What is the number of lines in the entries that include the word "Write"? Respond with the number only.

*** INPUT ***

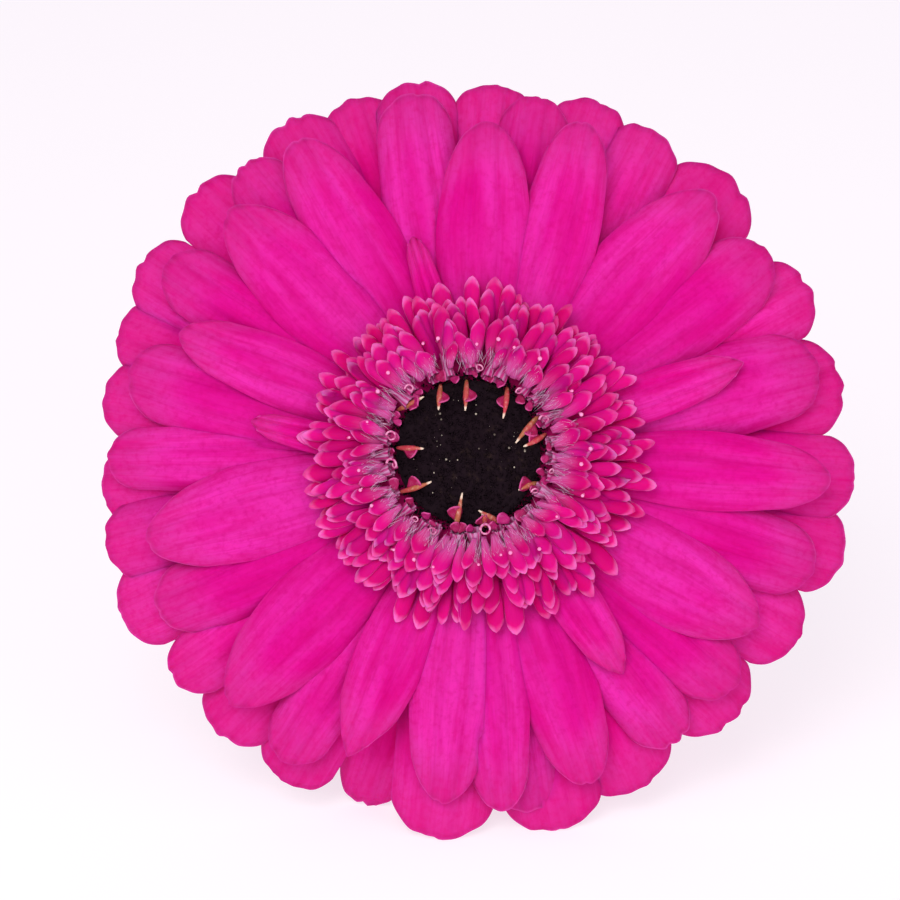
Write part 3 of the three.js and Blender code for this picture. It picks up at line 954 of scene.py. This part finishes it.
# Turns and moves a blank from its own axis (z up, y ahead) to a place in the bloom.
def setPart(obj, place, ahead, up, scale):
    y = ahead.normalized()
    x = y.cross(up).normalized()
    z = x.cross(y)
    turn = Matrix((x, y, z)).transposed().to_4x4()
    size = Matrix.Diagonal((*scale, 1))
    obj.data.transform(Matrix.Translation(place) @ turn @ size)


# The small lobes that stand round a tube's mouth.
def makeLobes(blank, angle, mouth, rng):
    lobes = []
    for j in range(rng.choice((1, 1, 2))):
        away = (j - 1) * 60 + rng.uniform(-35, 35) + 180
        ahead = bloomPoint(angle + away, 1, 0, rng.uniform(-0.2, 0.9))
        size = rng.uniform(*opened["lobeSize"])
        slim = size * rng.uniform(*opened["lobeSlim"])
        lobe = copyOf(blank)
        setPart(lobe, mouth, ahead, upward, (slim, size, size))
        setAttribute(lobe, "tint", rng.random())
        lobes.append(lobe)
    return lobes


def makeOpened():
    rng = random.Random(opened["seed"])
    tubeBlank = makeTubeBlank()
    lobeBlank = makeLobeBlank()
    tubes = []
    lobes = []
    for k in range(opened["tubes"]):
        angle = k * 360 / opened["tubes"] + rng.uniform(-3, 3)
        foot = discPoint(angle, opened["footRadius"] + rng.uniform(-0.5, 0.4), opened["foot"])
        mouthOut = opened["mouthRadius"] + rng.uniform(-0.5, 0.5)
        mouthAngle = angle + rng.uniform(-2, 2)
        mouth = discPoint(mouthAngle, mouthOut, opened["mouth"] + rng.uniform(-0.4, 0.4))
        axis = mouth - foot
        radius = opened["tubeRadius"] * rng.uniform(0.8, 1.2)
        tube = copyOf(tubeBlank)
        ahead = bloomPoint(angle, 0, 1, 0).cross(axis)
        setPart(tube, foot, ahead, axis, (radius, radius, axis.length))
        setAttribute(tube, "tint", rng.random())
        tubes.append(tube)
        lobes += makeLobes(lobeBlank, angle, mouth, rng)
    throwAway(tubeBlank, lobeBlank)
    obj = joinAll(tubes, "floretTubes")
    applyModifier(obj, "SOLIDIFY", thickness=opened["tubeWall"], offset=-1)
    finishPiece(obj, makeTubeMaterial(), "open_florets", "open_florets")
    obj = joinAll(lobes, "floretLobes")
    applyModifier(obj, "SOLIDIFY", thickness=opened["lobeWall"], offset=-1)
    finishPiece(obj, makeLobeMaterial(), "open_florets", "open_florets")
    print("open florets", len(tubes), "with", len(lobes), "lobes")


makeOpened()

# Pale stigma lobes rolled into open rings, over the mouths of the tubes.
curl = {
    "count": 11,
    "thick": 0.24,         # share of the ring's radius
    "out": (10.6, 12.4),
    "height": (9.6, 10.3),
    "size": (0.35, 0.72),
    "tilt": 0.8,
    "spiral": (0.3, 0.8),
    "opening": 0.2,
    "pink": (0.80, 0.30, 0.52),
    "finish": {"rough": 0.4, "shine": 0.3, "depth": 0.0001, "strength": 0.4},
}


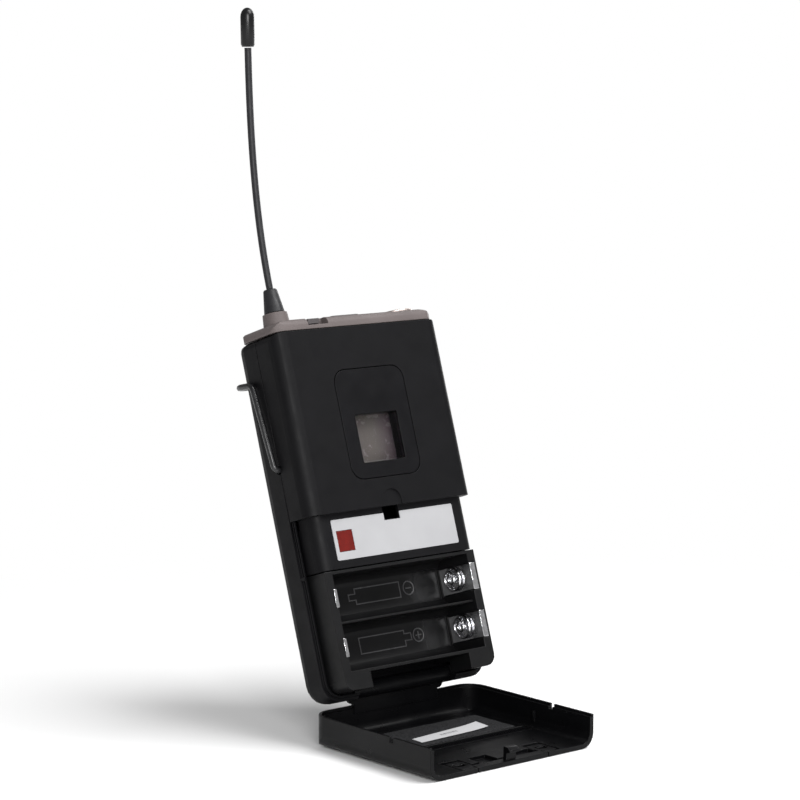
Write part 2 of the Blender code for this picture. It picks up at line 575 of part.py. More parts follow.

***

** WRITTEN RESPONSE **
2